- _Provided data_
┄┄┄┄┄┄
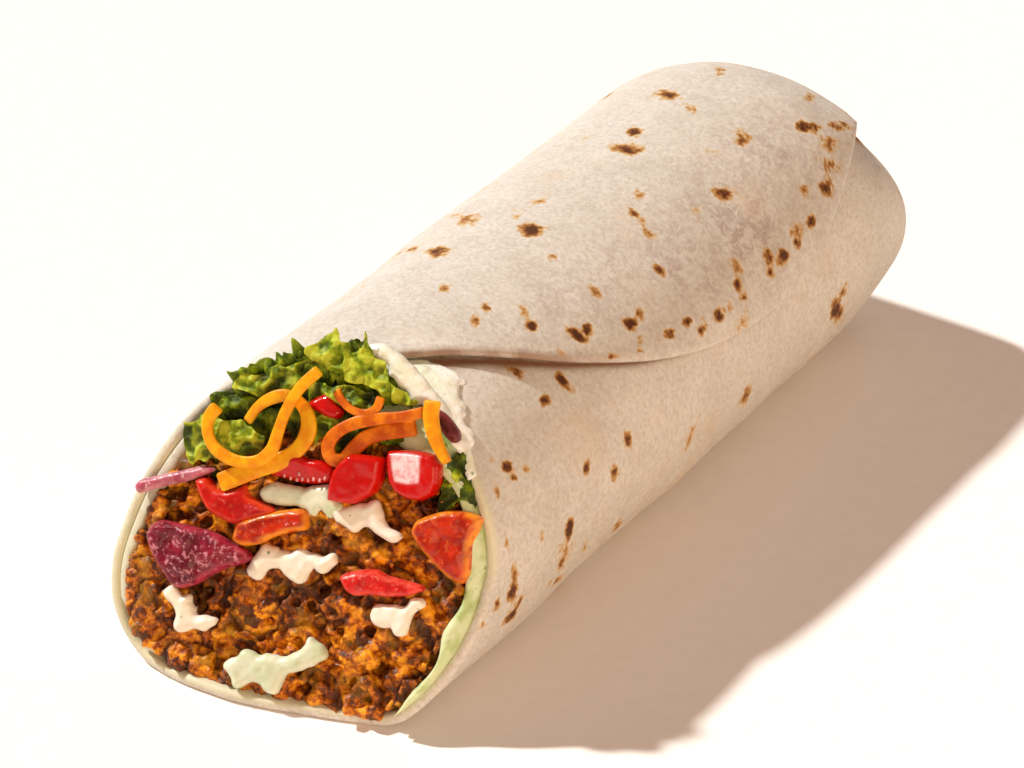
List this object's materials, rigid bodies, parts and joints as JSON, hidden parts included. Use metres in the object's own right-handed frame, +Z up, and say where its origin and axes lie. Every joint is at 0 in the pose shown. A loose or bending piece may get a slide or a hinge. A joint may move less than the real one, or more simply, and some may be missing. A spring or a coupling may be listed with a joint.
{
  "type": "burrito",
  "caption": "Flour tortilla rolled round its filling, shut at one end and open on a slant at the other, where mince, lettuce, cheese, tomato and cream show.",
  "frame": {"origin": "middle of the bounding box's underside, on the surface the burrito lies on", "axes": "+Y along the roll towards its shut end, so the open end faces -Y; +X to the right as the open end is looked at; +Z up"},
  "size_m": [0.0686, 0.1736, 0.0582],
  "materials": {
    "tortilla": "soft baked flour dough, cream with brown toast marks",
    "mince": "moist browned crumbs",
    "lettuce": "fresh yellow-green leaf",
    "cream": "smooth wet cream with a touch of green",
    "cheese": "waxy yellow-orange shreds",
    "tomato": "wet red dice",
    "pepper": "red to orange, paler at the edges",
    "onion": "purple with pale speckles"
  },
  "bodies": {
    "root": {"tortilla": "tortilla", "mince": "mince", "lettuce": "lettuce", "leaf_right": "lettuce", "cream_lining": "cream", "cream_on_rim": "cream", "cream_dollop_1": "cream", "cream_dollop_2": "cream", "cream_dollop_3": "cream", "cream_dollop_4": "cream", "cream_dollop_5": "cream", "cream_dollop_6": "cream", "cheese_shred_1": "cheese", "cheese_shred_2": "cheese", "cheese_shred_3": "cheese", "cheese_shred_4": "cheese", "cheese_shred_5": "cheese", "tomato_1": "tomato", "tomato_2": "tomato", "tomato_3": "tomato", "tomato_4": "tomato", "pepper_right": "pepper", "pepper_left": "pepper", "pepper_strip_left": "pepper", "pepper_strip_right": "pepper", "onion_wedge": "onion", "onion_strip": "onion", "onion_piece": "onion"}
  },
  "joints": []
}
┄┄┄┄┄┄
- _Objective_
Write out the data exactly as it stands.

- _Expected answer_
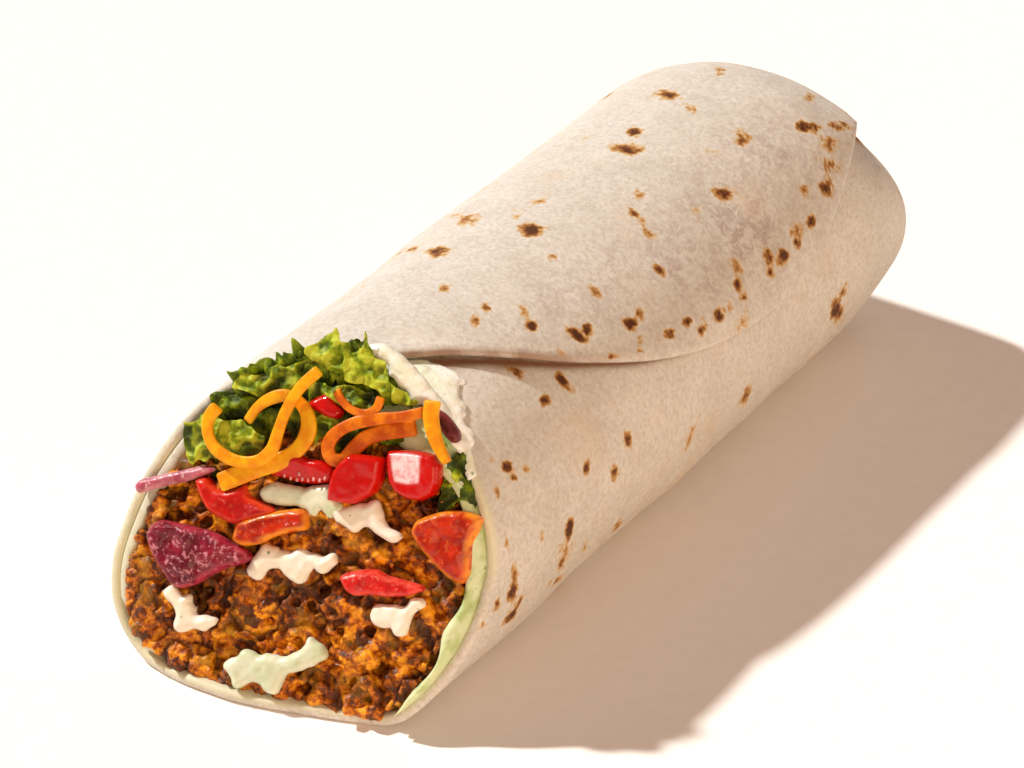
List this object's materials, rigid bodies, parts and joints as JSON, hidden parts included. Use metres in the object's own right-handed frame, +Z up, and say where its origin and axes lie. Every joint is at 0 in the pose shown. A loose or bending piece may get a slide or a hinge. A joint may move less than the real one, or more simply, and some may be missing. A spring or a coupling may be listed with a joint.
{
  "type": "burrito",
  "caption": "Flour tortilla rolled round its filling, shut at one end and open on a slant at the other, where mince, lettuce, cheese, tomato and cream show.",
  "frame": {"origin": "middle of the bounding box's underside, on the surface the burrito lies on", "axes": "+Y along the roll towards its shut end, so the open end faces -Y; +X to the right as the open end is looked at; +Z up"},
  "size_m": [0.0686, 0.1736, 0.0582],
  "materials": {
    "tortilla": "soft baked flour dough, cream with brown toast marks",
    "mince": "moist browned crumbs",
    "lettuce": "fresh yellow-green leaf",
    "cream": "smooth wet cream with a touch of green",
    "cheese": "waxy yellow-orange shreds",
    "tomato": "wet red dice",
    "pepper": "red to orange, paler at the edges",
    "onion": "purple with pale speckles"
  },
  "bodies": {
    "root": {"tortilla": "tortilla", "mince": "mince", "lettuce": "lettuce", "leaf_right": "lettuce", "cream_lining": "cream", "cream_on_rim": "cream", "cream_dollop_1": "cream", "cream_dollop_2": "cream", "cream_dollop_3": "cream", "cream_dollop_4": "cream", "cream_dollop_5": "cream", "cream_dollop_6": "cream", "cheese_shred_1": "cheese", "cheese_shred_2": "cheese", "cheese_shred_3": "cheese", "cheese_shred_4": "cheese", "cheese_shred_5": "cheese", "tomato_1": "tomato", "tomato_2": "tomato", "tomato_3": "tomato", "tomato_4": "tomato", "pepper_right": "pepper", "pepper_left": "pepper", "pepper_strip_left": "pepper", "pepper_strip_right": "pepper", "onion_wedge": "onion", "onion_strip": "onion", "onion_piece": "onion"}
  },
  "joints": []
}